4 Priorities Spotlighted by University CIOs
Ever wonder what keeps university CIOs up at night? Apparently, it’s cybersecurity, the annual Leadership Board for CIOs’ Information Technology in Higher Education survey reveals.
About 41 percent of CIOs indicate that security and privacy issues are their biggest concern, followed by staffing concerns and funding issues.
“This, the seventh annual global LBCIO survey of CIOs in higher education, provides us with a look at how the role of the CIO is changing in higher education and some of the complexities that make the role of CIO challenging and at times frustrating for the people in that role,” reads the survey.
In addition to what keeps them up at night, the surveyed CIOs also weigh in on IT budgeting, staffing and cloud usage.
1. Using IT Budgets Efficiently and Shifting Staffing Needs
In spite of the ever-evolving presence of technology in higher education, a small portion of CIOs report that they expected their IT budgets to increase.
“With only 43 percent of CIOs anticipating an increase in their IT budgets next fiscal year and with an increased demand for services, stretching available funding continues to be a challenge,” the survey reports.
Those surveyed say they plan to meet funding challenges by increasing efficiencies, centralizing support and services, using more cloud services, collaborating with other institutions and using more open-source software.
To increase efficiency with a common student IT demand — bandwidth — universities have learned to delegate Wi-Fi intelligently and cap it per-student based on real need.
“We saw an immediate increase in reliability and a lot fewer calls about performance issues,” William Gryder, network operations director at Dallas Baptist University, tells EdTech.
The majority of CIOs surveyed say they anticipate that their staff would stay the same, but the use of student workers has increased in the past year, creating a valuable hands-on experience.
“Providing real-world work experience to students, increase in focus on STEM majors at higher education institutions, or hiring freezes for full-time staff may be contributors to this increase,” the survey says.
2. Changes in Online Learning Demands
In spite of a lot of buzz just a few years ago, the survey reveals that the number of colleges exploring massive open online courses (MOOCs) has dropped by 38 percent in the last three years.
One possible reason cited in an article on The Memo is a high dropout rate of students who enroll in MOOCs. The article cites a Massachusetts Institute of Technology course with only a 5 percent completion rate.
The survey finds that online learning programs are largely considered the same as traditional academic ones — only 11 percent of universities have a separate support unit for online students.

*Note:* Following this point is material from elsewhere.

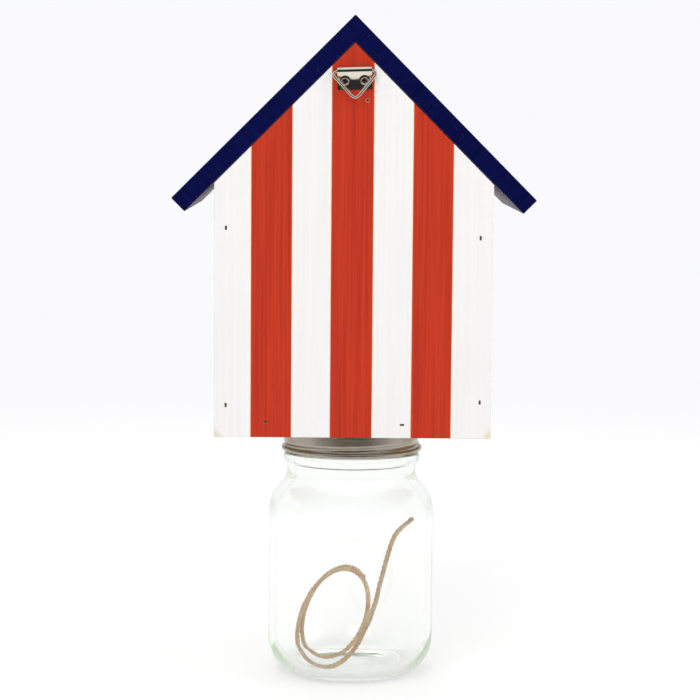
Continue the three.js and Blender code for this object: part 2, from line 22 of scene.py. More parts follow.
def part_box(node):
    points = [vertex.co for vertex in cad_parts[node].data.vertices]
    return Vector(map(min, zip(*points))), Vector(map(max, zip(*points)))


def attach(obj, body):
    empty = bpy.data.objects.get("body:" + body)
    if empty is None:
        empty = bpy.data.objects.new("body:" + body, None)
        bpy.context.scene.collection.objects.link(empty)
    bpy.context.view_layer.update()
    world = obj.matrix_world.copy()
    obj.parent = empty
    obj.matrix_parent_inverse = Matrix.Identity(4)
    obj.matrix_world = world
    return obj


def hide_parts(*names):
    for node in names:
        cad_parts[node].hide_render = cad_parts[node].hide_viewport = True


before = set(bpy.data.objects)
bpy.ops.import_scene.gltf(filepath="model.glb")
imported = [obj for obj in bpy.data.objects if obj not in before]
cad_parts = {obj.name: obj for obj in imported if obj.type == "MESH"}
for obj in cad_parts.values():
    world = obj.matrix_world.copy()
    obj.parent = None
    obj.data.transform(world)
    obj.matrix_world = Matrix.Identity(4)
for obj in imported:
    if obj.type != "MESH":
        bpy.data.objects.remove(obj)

LOG = logging.getLogger("bee_trap")
MM = 0.001
FULL_TURN = 2 * math.pi
PHOTO_SIDE_PX = 700

Colour = tuple[float, float, float]
Point = tuple[float, float, float]
Pair = tuple[float, float]
Row = tuple[float, float]
MarkedRow = tuple[float, float, bool]
Station = tuple[Vector, Vector, Vector]
Reach = Callable[[float, int], float]

# The jar's axis lies this far behind the middle of the whole outline
JAR_AXIS_BACK = -22.54469 * MM
# The glass of the jar's floor is this high
JAR_FLOOR = 3.4 * MM
# Smooth noise keeps mostly between these two values
NOISE_SPAN: Pair = (0.2, 0.8)


def srgb(red: int, green: int, blue: int) -> Colour:
    """Turns a colour as a screen shows it into the linear values that shaders take."""
    shares = (red / 255, green / 255, blue / 255)
    return tuple(c / 12.92 if c <= 0.04045 else ((c + 0.055) / 1.055) ** 2.4 for c in shares)


class Axis(Enum):
    """The way that a board's grain runs."""

    UPRIGHT = "upright"
    LEVEL = "level"
    DOWN_LEFT_SLOPE = "down_left_slope"
    DOWN_RIGHT_SLOPE = "down_right_slope"


class Side(Enum):
    """Which side of the house a board is on."""

    LEFT = -1
    RIGHT = 1


class Graph:
    """The nodes of a material or of the world, wired by short calls."""

    def __init__(self, tree: bpy.types.NodeTree) -> None:
        """Empties a node tree and keeps it.

        Args:
            tree: The node tree to wire.
        """
        self.tree = tree
        self.tree.nodes.clear()

    def add(self, kind: str, inputs: dict | None = None, **settings: object) -> bpy.types.Node:
        """Adds a node.

        Args:
            kind: The node's type name.
            inputs: Values or sockets by the name or number of the input that they feed.
            settings: The node's own settings.

        Returns:
            The new node.
        """
        node = self.tree.nodes.new(kind)
        for name, value in settings.items():
            setattr(node, name, value)
        for name, value in (inputs or {}).items():
            self.feed(node.inputs[name], value)
        return node

    def feed(self, socket: bpy.types.NodeSocket, value: object) -> None:
        """Links a socket, or gives it a plain value.

        Args:
            socket: The input to feed.
            value: Another node's output, or a number, vector or colour.
        """
        if isinstance(value, bpy.types.NodeSocket):
            self.tree.links.new(value, socket)
        elif isinstance(value, tuple) and len(value) == 3 and socket.type == "RGBA":
            socket.default_value = (*value, 1)
        else:
            socket.default_value = value

    def math(self, operation: str, first: object, second: object = 0.0) -> bpy.types.NodeSocket:
        """One step of arithmetic on two numbers."""
        return self.add("ShaderNodeMath", {0: first, 1: second}, operation=operation).outputs[0]

    def times(self, first: object, second: object) -> bpy.types.NodeSocket:
        """One number times another."""
        return self.math("MULTIPLY", first, second)

    def plus(self, first: object, second: object) -> bpy.types.NodeSocket:
        """One number added to another."""
        return self.math("ADD", first, second)

    def minus(self, first: object, second: object) -> bpy.types.NodeSocket:
        """The first number less the second."""
        return self.math("SUBTRACT", first, second)

    def largest(self, first: object, second: object) -> bpy.types.NodeSocket:
        """The larger of two numbers."""
        return self.math("MAXIMUM", first, second)

    def size(self, value: object) -> bpy.types.NodeSocket:
        """A number without its sign."""
        return self.math("ABSOLUTE", value)

    def blend(self, first: object, second: object, share: float) -> bpy.types.NodeSocket:
        """Mixes two numbers by a share of the second."""
        return self.plus(self.times(first, 1 - share), self.times(second, share))

    def mix(self, share: object, first: object, second: object) -> bpy.types.NodeSocket:
        """Mixes two colours by a share of the second.

        Args:
            share: The second colour's share, from 0 to 1.
            first: The colour at a share of 0.
            second: The colour at a share of 1.

        Returns:
            The mixed colour.
        """
        node = self.add("ShaderNodeMix", data_type="RGBA")
        self.feed(node.inputs[0], share)
        self.feed(node.inputs[6], first)
        self.feed(node.inputs[7], second)
        return node.outputs[2]

    def place(self) -> bpy.types.NodeSocket:
        """The place on the object, in metres, which moves with the piece."""
        return self.add("ShaderNodeTexCoord").outputs["Object"]

    def split(self, vector: bpy.types.NodeSocket) -> tuple[bpy.types.NodeSocket, ...]:
        """The three parts of a vector."""
        return tuple(self.add("ShaderNodeSeparateXYZ", {0: vector}).outputs)

    def stretched(self, vector: object, scale: Point) -> bpy.types.NodeSocket:
        """A place multiplied axis by axis."""
        return self.add("ShaderNodeVectorMath", {0: vector, 1: scale}, operation="MULTIPLY").outputs[0]

    def noise(
        self, vector: object, scale: float, detail: float = 4, rough: float = 0.5
    ) -> bpy.types.NodeSocket:
        """Smooth noise from 0 to 1."""
        inputs = {"Vector": vector, "Scale": scale, "Detail": detail, "Roughness": rough}
        return self.add("ShaderNodeTexNoise", inputs).outputs[0]

    def between(
        self, value: object, low: float, high: float, to_low: float = 0, to_high: float = 1
    ) -> bpy.types.NodeSocket:
        """A value eased from one range into another and held at its ends.

        Args:
            value: The value to ease.
            low: Where the first range starts.
            high: Where it ends.
            to_low: What the start becomes.
            to_high: What the end becomes.

        Returns:
            The eased value.
        """
        inputs = {0: value, 1: low, 2: high, 3: to_low, 4: to_high}
        node = self.add("ShaderNodeMapRange", inputs, interpolation_type="SMOOTHSTEP", clamp=True)
        return node.outputs[0]

    def bump(self, height: object, distance: float, strength: float = 1.0) -> bpy.types.NodeSocket:
        """A surface normal tilted by a height."""
        inputs = {"Height": height, "Distance": distance, "Strength": strength}
        return self.add("ShaderNodeBump", inputs).outputs[0]

    def surface(self, **inputs: object) -> bpy.types.Node:
        """Ends a material in a Principled shader.

        Args:
            inputs: The shader's inputs, with their names in lower case and underscores for spaces.

        Returns:
            The output node.
        """
        shader = self.add("ShaderNodeBsdfPrincipled")
        names = {socket.name.lower().replace(" ", "_"): socket for socket in shader.inputs}
        for name, value in inputs.items():
            self.feed(names[name], value)
        return self.add("ShaderNodeOutputMaterial", {"Surface": shader.outputs[0]})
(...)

3. Addressing Evolving Security Threats
Heralded as the thing that keeps them up at night, it comes as no surprise that 75 percent of CIOs report an increased investment in information security.
Security remains a top issue in higher education, with threats constantly evolving with new technologies.
“You’ve got to have communication and good working relationships and understand that potential gaps and vulnerability are always a moving target,” Donald Schattle II, information security officer for Providence College, tells EdTech.
To manage this moving target, 65 percent of universities have put a chief information security officer (CISO) in place. The surveyed CIOs also report a number of other security measures that are up from last year:
- 32 percent have multifactor authentication
- 80 percent have a crisis plan
- 71 percent have at least partially redundant data centers
Though, the survey speculates that these increases may just indicate increasing compliance rather than progress at battling security threats.
4. Exploring the Role of the Cloud
Indicated earlier as a tool for budgeting, the CIOs report that saving IT money is the biggest influencer on cloud usage, with security and protection of data close behind.
A MeriTalk survey from late last year indicated that a whopping 81 percent of IT leaders planned to spend more on cloud in 2017. Tom Dugas, the director of security and special initiatives at Duquesne University, tells EdTech that cloud has a ton of cost-savings benefits for universities.
“The biggest area that universities could use the cloud for is in infrastructure or platform as a service, but some aren’t there yet,” says Dugas.
The majority of CIOs say their universities are using cloud for email, learning management, social networking, desktop tools and data storage. Only about 15 percent report cloud being used for their data centers.